Certes, les auteurs se limitent à un constat clinique de la situation qu’ ils appréhendent au travers des livres de comptes des grandes sociétés et des banques US, ils sont incapables de mettre ce constat en relation avec les lois du capital et de l’ impérialisme entré dans sa phase de décomposition. Ils ne comprennent pas le caractère nécessaire, inévitable de la forme qu’ a prise l’ accumulation capitaliste depuis la Seconde Guerre Mondiale, fondée sur un énorme parasitisme, où les dépenses militaires ont joué le rôle essentiel.
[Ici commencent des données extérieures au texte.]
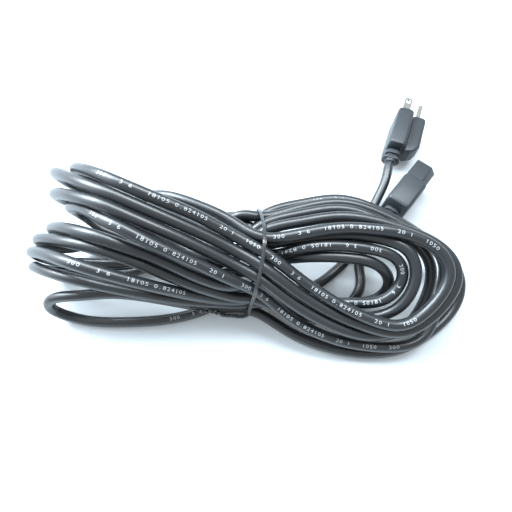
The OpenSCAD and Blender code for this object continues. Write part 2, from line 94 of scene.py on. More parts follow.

Ce qui se traduit par le fait que, pendant que le produit national brut US, de 1946 à 1974, était multiplié par 5, l’ endettement des entreprises était multiplié par 11, celui des particuliers par 35, mais celui du gouvernement et des agences fédérales qui dépendent de lui par 70.
Néanmoins, leur constat est infiniment plus précis que les dissertations lénifiantes d’ économistes distingués comme Ernest Mandel ("Le Monde Diplomatique", novembre 1974) sur les "cycles" et la "récession".
Conclusion des banquiers US : "Rien n’ a jamais été entrepris d’ aussi difficile dans l’ histoire récente qui puisse se comparer à la tâche qu’ il va nous falloir accomplir pour faire accepter aux gens (lisez aux travailleurs) la réalité nouvelle, il y a d’ ailleurs de graves raisons de douter que l’ on y parvienne."
Telle est la toile de fond sur laquelle se développe la crise de tous les systèmes politiques des bourgeoisies occidentales, à commencer par le bonapartisme décomposé de Giscard d’ Estaing. Tout leur échappe.. Seule la classe ouvrière, combattant pour le pouvoir politique, peut dégager une solution qui évite que l’ effondrement prévisible de cette montagne de papier n’ entraîne l’ humanité à la catastrophe.